◆ STATED EXERCISE
Return, exactly as written, every line from the first line of the data below through the line that contains "bpy.data.objects.remove(old, do_unlink=True)".

= = = =

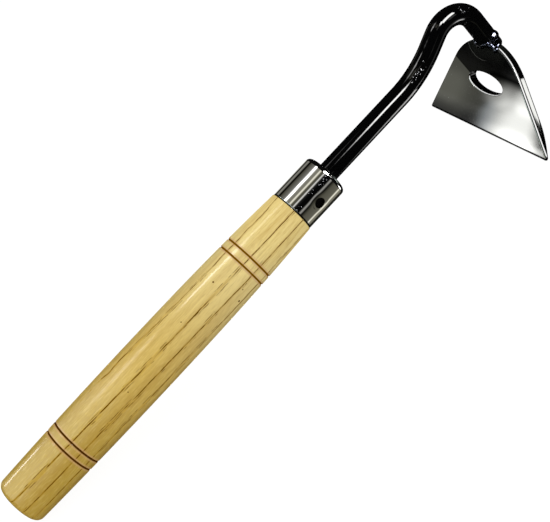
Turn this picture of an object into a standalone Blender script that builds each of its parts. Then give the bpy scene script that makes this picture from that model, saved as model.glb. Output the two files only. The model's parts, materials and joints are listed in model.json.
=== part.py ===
"""Hand hoe: a turned wooden grip, a drawn ferrule, a bent steel neck and a polished triangular blade.

The tool is laid out along its own handle axis, X from the middle of the butt end towards the
blade, with the neck's bends in the XZ plane. The whole is then tilted so that it stands on the
floor (z = 0) as it does when it is put down: on the butt of the grip and on the cutting edge.
Lengths are in metres and angles in radians.
"""

from math import asin, atan, cos, pi, radians, sin, sqrt, tan

import bmesh
import bpy
from mathutils import Vector

for old in list(bpy.data.objects):
    bpy.data.objects.remove(old, do_unlink=True)

# Grip: the turned wood that shows, from the butt end to the ferrule
handle_length = 0.2001
butt_radius = 0.01355
belly_radius = 0.0149
belly_from_butt = 0.0915
wood_end_radius = 0.0129
butt_rounding = 0.0037
wood_end_rounding = 0.0014
groove_width = 0.0011
groove_depth = 0.0005
groove_spacing = 0.0054
butt_grooves_from_end = 0.036
head_grooves_from_ferrule = 0.0347

# Ferrule: a drawn steel cap over the wood's tenon
ferrule_length = 0.0233
ferrule_radius = 0.0123
ferrule_wall = 0.001
ferrule_rim_radius = 0.0024

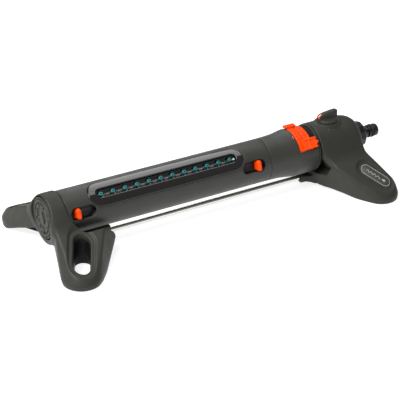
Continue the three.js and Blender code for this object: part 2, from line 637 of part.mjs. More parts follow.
function sliderPocket(side) {
  const x = ROW.middle + side * SLIDER.offset;
  const { length, width } = SLIDER;
  const tray = cut(
    pushZ(stadium(x, length + 2.6, width + 2.6), 17.5, 22.2, 5),
    pushZ(stadium(x, length, width), 19, 30, 5),
    box(...(side < 0 ? [x, x + 20] : [x - 20, x]), -1.7, 1.7, 19, 30),
  );
  return lean(tray, SLIDER.angle);
}

// Thumb knob, foot and the long rail that tilts the nozzles on its side.
function widthSlider(side) {
  const knobX = ROW.middle + side * SLIDER.knob;
  const inward = -side;
  const span = (a, b) => [knobX + inward * a, knobX + inward * b].sort((p, q) => p - q);
  const knob = pushZ(slotOutline([knobX, -4], [knobX, 4], 5), 19.6, 28.6, 6);
  const foot = box(...span(-5, 3.4), -5, 5, 19.4, 20.8);
  const rail = box(...span(0, 98), -1.2, 1.2, 19.4, 21.2);
  return lean(join(knob, foot, rail), SLIDER.angle);
}

// A ring with raised ribs every 7.5 degrees, for the fingers, between two angles.
function ribbedRing(x, from, to) {
  const { width, inner, outer, rib } = RING;
  const ribs = [];
  for (let angle = from; angle <= to; angle += 7.5) {
    ribs.push(lean(box(x + 1, x + width - 1, -0.8, 0.8, inner + 0.2, rib), angle));
  }
  return join(pipeX(x, x + width, outer, inner, 0, ROUND), ...ribs);
}

function rangeStopA() {
  const tab = join(box(106, 115.4, -3.2, 3.2, 28.4, 33.6), box(103, 117.5, -3.2, 3.2, 30.5, 33.6));
  return join(ribbedRing(RING.aX, -42.5, 2.5), lean(tab, RING.tabA));
}

function rangeStopB() {
  const tab = join(box(115.8, 125.2, -6.8, 6.8, 28.2, 33.4), box(111, 130, -6.8, 6.8, 30.5, 33.4));
  const point = pushZ(polygon([[129, -3.4], [133, 0], [129, 3.4]]), 30.5, 33.4);
  return join(ribbedRing(RING.bX, -50, -5), lean(join(tab, point), RING.tabB));
}

add(tube, 'tube_shell', tubeShell(), 'shell');
add(tube, 'tube_adapter', adapter(), 'shell');
add(tube, 'nozzle_bezel', nozzleBezel(), 'gloss');
add(tube, 'nozzle_cradle', nozzleCradle(), 'gloss');
add(tube, 'nozzle_manifold', nozzleManifold(), 'black');
add(tube, 'manifold_oring', pipeX(66, 68, 9.1, 8.7, 0, SMALL), 'rubber');
add(tube, 'end_journal', endJournal(), 'black');
add(tube, 'drive_disc', driveDisc(), 'black');
add(tube, 'slider_pocket_left', sliderPocket(-1), 'black');
add(tube, 'slider_pocket_right', sliderPocket(1), 'black');
add(tube, 'width_slider_left', widthSlider(-1), 'orange');
add(tube, 'width_slider_right', widthSlider(1), 'orange');
add(tube, 'range_stop_a', rangeStopA(), 'orange');
add(tube, 'range_stop_b', rangeStopB(), 'orange');
nozzles.forEach(({ x, tilt }, i) => {
  const mesh = add(tube, `nozzle_${String(i + 1).padStart(2, '0')}`, nozzle(), 'teal');
  mesh.position.set(x, 0, NOZZLE.pivot);
  mesh.rotation.y = THREE.MathUtils.degToRad(tilt);
});

export default sprinkler;
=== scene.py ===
"""Looks for the oscillating garden sprinkler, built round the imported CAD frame."""
import json
import math

import bmesh
import bpy
import numpy as np
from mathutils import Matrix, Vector, geometry


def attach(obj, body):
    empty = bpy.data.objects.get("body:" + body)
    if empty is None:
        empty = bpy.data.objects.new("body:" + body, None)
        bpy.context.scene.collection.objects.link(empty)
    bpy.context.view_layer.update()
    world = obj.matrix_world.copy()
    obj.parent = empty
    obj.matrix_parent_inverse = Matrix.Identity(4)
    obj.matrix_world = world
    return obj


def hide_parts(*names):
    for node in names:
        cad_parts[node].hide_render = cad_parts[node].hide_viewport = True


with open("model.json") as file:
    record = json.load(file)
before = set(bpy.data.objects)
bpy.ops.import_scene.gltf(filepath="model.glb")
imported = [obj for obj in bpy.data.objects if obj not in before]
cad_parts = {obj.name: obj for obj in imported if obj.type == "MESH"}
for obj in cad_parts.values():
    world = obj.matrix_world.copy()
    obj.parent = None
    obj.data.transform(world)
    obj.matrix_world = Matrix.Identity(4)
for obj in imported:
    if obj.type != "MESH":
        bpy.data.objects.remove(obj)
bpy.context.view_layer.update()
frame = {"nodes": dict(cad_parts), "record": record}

MM = 0.001
AXIS = 47.0        # height of the tube axis, mm
TILT = 35.0        # rest lean of the nozzle line towards -Y, degrees
TUBE_R = 26.5
ROW_MIDDLE = -71.0  # middle of the nozzle row along X

# ---------------------------------------------------------------- materials


def nodes_of(name):
    mat = bpy.data.materials.new(name)
    mat.use_nodes = True
    tree = mat.node_tree
    shader = tree.nodes["Principled BSDF"]
    return mat, tree, shader


def noise(tree, coords, scale, detail=3.0, roughness=0.5):
    node = tree.nodes.new("ShaderNodeTexNoise")
    node.inputs["Scale"].default_value = scale
    node.inputs["Detail"].default_value = detail
    node.inputs["Roughness"].default_value = roughness
    tree.links.new(coords, node.inputs["Vector"])
    return node.outputs["Fac"]


def ramp(tree, fac, stops):
    node = tree.nodes.new("ShaderNodeValToRGB")
    points = node.color_ramp.elements
    while len(points) < len(stops):
        points.new(0.5)
    for point, (place, value) in zip(points, stops):
        point.position = place
        point.color = value if len(value) == 4 else (*value, 1)
    tree.links.new(fac, node.inputs["Fac"])
    return node.outputs["Color"]


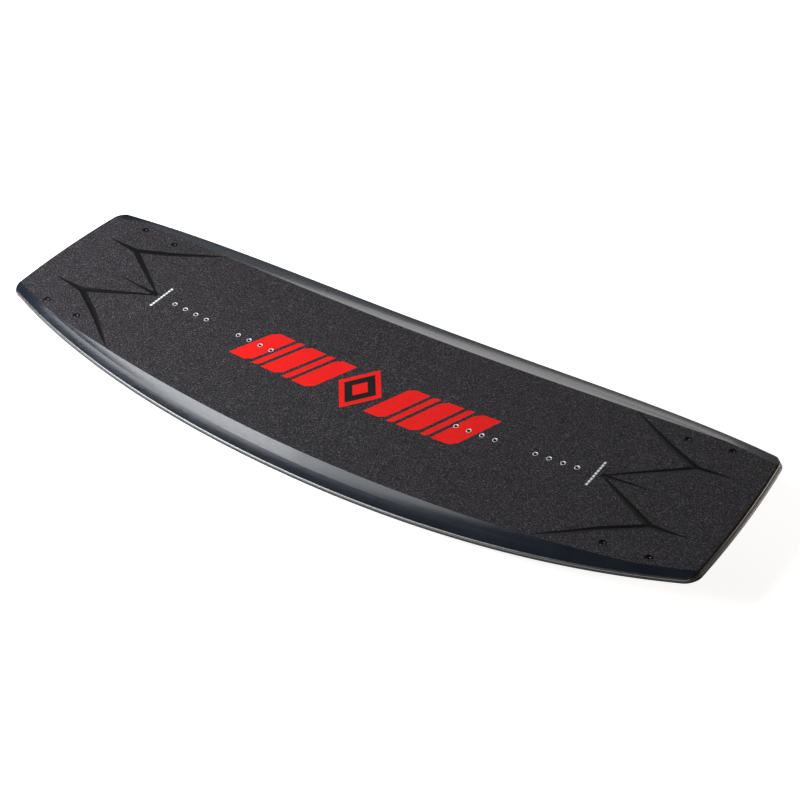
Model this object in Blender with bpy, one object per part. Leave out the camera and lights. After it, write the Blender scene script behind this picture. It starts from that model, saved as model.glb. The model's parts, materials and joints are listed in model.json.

= = = =

◆ CORRECT OUTPUT
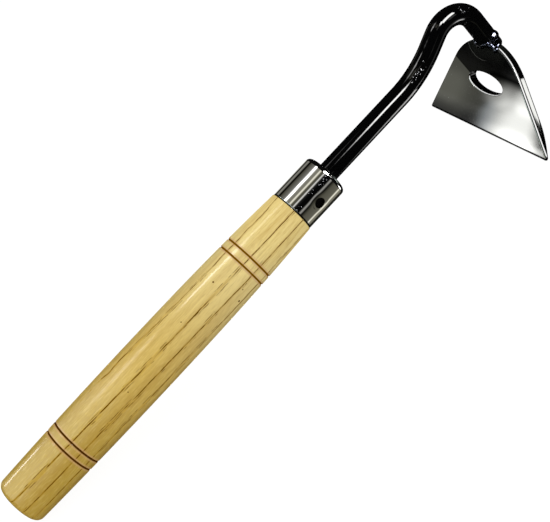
Turn this picture of an object into a standalone Blender script that builds each of its parts. Then give the bpy scene script that makes this picture from that model, saved as model.glb. Output the two files only. The model's parts, materials and joints are listed in model.json.
=== part.py ===
"""Hand hoe: a turned wooden grip, a drawn ferrule, a bent steel neck and a polished triangular blade.

The tool is laid out along its own handle axis, X from the middle of the butt end towards the
blade, with the neck's bends in the XZ plane. The whole is then tilted so that it stands on the
floor (z = 0) as it does when it is put down: on the butt of the grip and on the cutting edge.
Lengths are in metres and angles in radians.
"""

from math import asin, atan, cos, pi, radians, sin, sqrt, tan

import bmesh
import bpy
from mathutils import Vector

for old in list(bpy.data.objects):
    bpy.data.objects.remove(old, do_unlink=True)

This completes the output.